The GLX variant comes with dual front airbags, front side airbags, and curtain airbags. It also has ABS with EBD, hill hold assist, brake assist function, and an electronic stability program. The previous generation Suzuki Baleno scored a 4-star Euro NCAP rating back in 2016 and a concerning Zero Star rating from Latin NCAP. Some of the main contributors to the Latin NCAP results appear to be because the one tested had two airbags, no electronic stability control, and no emergency braking assist and some of these features were available in the European market. With the current generation GLX having these features, one can only wait for it to be tested to know the "stars."

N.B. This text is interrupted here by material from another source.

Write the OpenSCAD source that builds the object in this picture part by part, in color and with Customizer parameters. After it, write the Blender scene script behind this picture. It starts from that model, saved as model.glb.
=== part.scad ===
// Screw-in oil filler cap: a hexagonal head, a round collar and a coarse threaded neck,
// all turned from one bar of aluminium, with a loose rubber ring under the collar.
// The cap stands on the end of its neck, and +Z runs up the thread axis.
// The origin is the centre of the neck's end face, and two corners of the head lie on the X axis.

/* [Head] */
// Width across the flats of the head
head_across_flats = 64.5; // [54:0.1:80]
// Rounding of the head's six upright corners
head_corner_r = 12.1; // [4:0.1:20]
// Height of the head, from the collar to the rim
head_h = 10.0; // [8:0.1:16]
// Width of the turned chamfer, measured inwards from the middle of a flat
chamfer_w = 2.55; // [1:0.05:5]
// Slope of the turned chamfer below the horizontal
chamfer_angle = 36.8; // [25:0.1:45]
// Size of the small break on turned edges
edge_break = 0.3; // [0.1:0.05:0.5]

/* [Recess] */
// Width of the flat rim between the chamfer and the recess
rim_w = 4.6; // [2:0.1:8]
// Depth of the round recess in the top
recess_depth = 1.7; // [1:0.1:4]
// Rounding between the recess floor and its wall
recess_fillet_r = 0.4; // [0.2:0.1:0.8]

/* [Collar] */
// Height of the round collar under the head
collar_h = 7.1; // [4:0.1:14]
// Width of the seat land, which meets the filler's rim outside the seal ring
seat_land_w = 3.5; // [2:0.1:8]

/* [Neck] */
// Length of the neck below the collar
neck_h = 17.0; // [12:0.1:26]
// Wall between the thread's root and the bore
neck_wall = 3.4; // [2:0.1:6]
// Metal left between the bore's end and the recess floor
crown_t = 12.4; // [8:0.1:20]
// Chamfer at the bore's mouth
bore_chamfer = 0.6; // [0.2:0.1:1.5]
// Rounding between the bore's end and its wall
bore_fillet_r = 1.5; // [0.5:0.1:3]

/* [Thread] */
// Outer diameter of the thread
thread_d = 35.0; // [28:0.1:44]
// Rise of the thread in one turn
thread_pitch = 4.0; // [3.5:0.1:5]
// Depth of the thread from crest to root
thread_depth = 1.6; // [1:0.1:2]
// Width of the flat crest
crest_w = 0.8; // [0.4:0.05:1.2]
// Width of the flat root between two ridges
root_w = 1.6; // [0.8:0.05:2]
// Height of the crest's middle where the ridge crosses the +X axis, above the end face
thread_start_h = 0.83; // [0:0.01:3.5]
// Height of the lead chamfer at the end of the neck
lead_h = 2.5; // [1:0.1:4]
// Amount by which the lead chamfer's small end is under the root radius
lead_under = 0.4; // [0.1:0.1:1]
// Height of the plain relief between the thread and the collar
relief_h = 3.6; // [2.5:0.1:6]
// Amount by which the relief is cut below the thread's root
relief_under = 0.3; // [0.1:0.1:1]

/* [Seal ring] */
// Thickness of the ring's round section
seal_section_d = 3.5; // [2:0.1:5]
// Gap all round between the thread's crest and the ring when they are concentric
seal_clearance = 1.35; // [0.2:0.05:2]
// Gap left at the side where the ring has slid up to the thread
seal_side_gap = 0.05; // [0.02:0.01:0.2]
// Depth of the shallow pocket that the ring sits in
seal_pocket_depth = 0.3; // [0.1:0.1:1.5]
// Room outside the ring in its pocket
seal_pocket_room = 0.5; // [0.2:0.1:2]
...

This car competes with the likes of VW Polo, Renault Clio V, Hyundai i20, and Mazda2 to name a few, and all those cars' lower spec variants cost just around or above the top-spec Baleno GLX A/T which comes at R301 900. That's clearly going to be how it responds to whatever competition can offer as they can put up a fight based on superior power figures from their turbo-charged engines, but when it comes to value for money, Suzuki has a lot to offer while taking less from your pocket.
The pricing for all variants is as follows:
Baleno GL MT - R231 900
Baleno GL AT - R251 900
Baleno GLX MT - R281 900
Baleno GLX AT - R301 900
The Suzuki Baleno comes standard with a 4-year or 60 000km service plan at 15000km intervals and a 5-year or 200 000km warranty.
This is easy to see, it's just in the open, Suzuki wanted to give us a vehicle that is easy to live with, easy to drive, has minimal maintenance costs, is durable (no turbo), one-to-edge competition with pricing vs features and they did just that. I am this close, this close to saying there is no reason not to buy this car. Yes, it is not perfect, but it makes so much sense to buy this for everyday use.